T5 Finetuning Tips

Did you solve your issue? I think passing the optimizer is enough, you dont need to pass it again as optim=‘adafactor’ in the Training Arguments.

Sharing my results with transfer learning flan-t5-small for translation.

Experiment 1:

Adafactor(model.parameters(), scale_parameter=False, relative_step=False, warmup_init=False, lr=1e-3)
# no scheduler

Experiment 2:

optimizer = Adafactor(model.parameters(), scale_parameter=True, relative_step=True, warmup_init=True, lr=None)
lr_scheduler = AdafactorSchedule(optimizer)

Got faster convergence with experiment 1, but better end performance with experiment 2:

2 Likes

Hi! @pierreguillou
I tried the method you mentioned, i.e. using adafactor in the Trainer of hugginface transformers to fine tune the original version of T5.
The version of transformers I am using is 4.28.1.

I used the run_translation.py script like you did. The script defaults to AdamW. According to the latest transformers documentation, I use “–optim adafactor” to select adafactor and "–learning_rate 1e-3 " to set the learning_rate to 1e-3.

Basically, this is the same way you are using it. Ultimately, I did not observe the issue you mentioned regarding eval_loss and learning_rate. However, the results I got show that using adafactor is not as good as AdamW, all other parameters being equal. on my own dataset, of course.

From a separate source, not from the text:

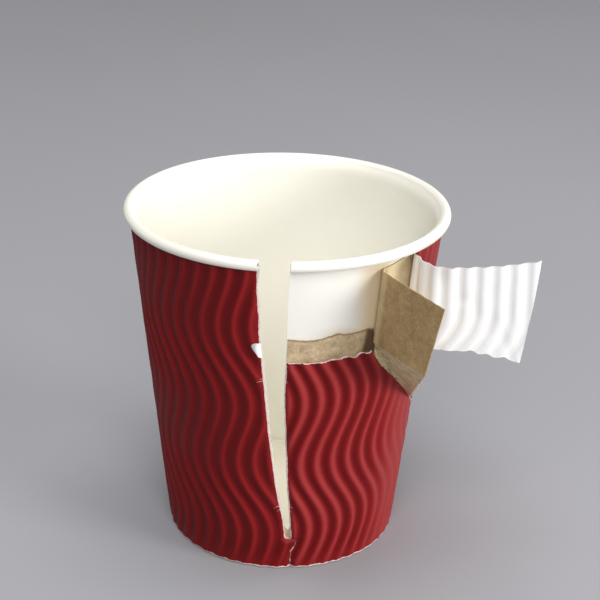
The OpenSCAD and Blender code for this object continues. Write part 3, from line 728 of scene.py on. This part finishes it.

I would like to ask, do you have any new findings and tips about using adafactor in Trainer?

Some people have mentioned multi-task fine tuning of T5 and I am wondering if anyone has been successful in fine tuning T5 on different task types. For example, fine tuning Q&A as well as Summarization in the same model. I can train them separately using their corresponding models (eg: AutoModelForQuestionAnswering or AutoModelForSeq2SeqLM). However, when I try to merge the datasets using interleaving or concating, and use T5ForConditionalGeneration to cover both tasks, only the Summarizer works. Does anyone have examples that show mutl task types (eg: Q&A + Summarizer) in the same model training?

2 Likes

would like to know as well

I’m facing something similar: passing optim=“adafactor”, and with or without setting a learning_rate (or letting the default being set), each training phase shows a learning rate of “0.0” so my model is never updating.